[START OF DATASET CONTENT]
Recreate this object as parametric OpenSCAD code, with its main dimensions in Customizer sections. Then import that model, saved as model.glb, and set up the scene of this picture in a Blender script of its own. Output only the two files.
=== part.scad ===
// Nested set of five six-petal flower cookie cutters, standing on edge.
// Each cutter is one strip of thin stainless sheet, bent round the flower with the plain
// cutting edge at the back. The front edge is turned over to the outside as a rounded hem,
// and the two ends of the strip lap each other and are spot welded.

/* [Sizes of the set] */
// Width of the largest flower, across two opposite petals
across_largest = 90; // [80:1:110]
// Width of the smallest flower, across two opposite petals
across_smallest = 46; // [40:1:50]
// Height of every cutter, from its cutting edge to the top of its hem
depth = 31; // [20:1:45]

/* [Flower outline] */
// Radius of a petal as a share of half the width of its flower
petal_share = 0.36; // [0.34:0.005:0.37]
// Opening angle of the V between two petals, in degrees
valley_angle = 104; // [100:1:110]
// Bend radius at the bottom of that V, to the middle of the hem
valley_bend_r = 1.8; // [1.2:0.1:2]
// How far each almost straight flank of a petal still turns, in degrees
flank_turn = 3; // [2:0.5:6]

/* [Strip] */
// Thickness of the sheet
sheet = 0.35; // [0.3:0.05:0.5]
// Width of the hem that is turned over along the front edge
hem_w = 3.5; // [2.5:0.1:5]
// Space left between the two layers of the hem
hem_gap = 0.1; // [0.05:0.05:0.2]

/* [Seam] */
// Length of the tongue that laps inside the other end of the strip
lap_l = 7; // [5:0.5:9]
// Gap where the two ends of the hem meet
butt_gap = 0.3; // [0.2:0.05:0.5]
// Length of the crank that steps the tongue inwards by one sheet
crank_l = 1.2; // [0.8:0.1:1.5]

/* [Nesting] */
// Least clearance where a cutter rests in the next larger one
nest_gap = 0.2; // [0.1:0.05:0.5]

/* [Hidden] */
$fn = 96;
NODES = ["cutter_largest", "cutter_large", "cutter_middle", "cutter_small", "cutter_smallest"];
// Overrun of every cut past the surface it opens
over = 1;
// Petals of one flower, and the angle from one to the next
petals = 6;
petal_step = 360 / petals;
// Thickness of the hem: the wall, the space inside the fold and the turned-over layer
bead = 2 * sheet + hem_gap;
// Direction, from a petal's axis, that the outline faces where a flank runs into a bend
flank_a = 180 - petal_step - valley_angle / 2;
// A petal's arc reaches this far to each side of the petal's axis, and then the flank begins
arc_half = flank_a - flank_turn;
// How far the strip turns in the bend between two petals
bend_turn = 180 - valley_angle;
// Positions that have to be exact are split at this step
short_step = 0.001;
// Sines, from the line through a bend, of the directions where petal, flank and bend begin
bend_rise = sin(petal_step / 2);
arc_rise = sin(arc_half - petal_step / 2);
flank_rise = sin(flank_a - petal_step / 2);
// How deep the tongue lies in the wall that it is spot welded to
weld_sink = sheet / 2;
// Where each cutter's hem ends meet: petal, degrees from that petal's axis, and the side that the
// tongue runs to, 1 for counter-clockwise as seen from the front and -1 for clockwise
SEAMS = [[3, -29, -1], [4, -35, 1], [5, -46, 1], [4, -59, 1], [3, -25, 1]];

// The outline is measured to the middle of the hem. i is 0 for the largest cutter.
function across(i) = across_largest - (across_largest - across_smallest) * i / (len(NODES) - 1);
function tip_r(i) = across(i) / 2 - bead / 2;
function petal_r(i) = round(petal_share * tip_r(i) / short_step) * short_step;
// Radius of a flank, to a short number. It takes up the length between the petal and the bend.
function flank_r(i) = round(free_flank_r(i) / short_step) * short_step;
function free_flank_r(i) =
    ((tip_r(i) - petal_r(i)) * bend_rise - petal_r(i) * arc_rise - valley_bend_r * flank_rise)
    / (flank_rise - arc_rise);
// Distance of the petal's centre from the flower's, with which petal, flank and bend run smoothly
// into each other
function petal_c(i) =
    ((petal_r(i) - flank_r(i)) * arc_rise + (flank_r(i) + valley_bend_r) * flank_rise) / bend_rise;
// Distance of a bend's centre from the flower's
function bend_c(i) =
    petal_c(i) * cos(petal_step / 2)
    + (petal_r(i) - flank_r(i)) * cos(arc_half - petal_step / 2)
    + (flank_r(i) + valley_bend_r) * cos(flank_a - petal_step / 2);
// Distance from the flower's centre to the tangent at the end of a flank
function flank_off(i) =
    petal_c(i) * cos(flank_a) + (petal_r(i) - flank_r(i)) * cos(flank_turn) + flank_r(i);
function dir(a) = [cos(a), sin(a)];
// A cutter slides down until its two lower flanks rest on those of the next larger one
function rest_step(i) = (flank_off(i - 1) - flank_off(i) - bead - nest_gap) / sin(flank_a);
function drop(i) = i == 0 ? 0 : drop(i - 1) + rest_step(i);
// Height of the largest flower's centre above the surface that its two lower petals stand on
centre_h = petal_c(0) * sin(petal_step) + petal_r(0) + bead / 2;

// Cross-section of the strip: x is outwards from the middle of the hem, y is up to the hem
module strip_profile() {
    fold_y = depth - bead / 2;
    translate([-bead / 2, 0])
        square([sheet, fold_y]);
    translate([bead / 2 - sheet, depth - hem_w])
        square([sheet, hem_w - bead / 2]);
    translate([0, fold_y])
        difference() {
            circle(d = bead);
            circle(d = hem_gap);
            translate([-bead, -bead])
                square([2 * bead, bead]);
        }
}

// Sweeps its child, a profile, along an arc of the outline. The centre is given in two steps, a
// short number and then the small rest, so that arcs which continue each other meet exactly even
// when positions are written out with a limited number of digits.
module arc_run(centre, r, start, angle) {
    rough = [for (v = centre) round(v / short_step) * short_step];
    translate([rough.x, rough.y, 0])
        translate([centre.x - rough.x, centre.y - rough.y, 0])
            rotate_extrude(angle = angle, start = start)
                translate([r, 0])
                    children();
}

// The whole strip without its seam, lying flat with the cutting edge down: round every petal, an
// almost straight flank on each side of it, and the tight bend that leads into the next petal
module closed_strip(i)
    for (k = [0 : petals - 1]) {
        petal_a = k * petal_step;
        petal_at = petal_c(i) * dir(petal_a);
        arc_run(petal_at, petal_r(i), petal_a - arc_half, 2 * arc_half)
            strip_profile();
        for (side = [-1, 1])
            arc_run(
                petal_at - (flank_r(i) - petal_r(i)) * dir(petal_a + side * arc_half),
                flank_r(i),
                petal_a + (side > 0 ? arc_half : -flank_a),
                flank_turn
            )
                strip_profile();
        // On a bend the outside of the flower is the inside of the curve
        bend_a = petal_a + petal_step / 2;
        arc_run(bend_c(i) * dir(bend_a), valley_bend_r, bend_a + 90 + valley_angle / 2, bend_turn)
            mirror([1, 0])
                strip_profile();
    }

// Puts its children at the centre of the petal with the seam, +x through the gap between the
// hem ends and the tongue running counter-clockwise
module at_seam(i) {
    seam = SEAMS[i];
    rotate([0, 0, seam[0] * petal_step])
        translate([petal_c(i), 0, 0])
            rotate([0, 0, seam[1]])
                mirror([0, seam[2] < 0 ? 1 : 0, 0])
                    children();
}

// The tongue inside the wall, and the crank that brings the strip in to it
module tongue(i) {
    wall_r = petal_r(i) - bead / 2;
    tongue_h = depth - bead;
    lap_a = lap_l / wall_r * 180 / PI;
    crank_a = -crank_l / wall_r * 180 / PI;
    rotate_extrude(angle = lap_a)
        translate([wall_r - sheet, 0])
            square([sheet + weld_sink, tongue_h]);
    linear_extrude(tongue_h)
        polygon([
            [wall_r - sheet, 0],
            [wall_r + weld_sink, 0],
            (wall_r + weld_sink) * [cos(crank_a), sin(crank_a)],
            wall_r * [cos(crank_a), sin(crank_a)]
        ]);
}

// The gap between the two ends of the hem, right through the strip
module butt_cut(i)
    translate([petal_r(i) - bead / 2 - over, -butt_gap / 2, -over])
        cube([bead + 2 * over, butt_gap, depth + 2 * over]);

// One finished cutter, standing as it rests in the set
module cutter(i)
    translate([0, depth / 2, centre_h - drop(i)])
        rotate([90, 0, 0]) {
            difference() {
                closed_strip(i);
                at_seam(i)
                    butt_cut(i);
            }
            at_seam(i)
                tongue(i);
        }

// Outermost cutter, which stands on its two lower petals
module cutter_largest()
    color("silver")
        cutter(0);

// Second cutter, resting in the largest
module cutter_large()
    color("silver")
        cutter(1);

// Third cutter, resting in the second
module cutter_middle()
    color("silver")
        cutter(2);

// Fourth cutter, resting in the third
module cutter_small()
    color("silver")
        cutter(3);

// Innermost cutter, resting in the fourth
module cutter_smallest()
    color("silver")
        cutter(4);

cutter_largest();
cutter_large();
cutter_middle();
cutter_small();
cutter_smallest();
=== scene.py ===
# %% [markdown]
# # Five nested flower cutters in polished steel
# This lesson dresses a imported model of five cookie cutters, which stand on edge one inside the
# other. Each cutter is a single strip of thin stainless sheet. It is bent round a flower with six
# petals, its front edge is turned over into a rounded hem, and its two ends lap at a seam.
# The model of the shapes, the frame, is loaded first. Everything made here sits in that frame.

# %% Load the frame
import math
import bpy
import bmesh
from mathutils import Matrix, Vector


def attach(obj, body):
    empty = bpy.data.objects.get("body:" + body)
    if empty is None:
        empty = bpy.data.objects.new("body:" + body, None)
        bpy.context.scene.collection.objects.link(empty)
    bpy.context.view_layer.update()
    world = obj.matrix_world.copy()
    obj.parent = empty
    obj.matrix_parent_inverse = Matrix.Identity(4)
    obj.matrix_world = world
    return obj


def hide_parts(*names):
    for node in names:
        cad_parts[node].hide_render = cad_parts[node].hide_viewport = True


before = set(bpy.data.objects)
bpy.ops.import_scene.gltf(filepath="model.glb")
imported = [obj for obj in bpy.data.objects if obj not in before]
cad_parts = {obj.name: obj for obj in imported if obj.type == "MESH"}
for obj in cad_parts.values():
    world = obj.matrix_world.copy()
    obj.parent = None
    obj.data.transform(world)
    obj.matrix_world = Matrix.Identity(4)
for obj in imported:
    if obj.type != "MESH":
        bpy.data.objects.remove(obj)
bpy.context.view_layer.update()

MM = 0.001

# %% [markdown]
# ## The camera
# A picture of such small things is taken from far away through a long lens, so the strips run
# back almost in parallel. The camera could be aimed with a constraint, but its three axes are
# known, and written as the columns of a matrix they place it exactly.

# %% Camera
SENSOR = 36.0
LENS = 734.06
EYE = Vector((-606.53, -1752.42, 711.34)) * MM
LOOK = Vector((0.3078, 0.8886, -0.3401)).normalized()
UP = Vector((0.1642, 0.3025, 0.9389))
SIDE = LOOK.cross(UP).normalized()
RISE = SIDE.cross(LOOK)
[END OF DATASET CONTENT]
DO THIS: Extract exactly and only the lines above from the line containing "in the fourth" through the line containing "# The model", both end lines included.

ANSWER IN FULL:
// Innermost cutter, resting in the fourth
module cutter_smallest()
    color("silver")
        cutter(4);

cutter_largest();
cutter_large();
cutter_middle();
cutter_small();
cutter_smallest();
=== scene.py ===
# %% [markdown]
# # Five nested flower cutters in polished steel
# This lesson dresses a imported model of five cookie cutters, which stand on edge one inside the
# other. Each cutter is a single strip of thin stainless sheet. It is bent round a flower with six
# petals, its front edge is turned over into a rounded hem, and its two ends lap at a seam.
# The model of the shapes, the frame, is loaded first. Everything made here sits in that frame.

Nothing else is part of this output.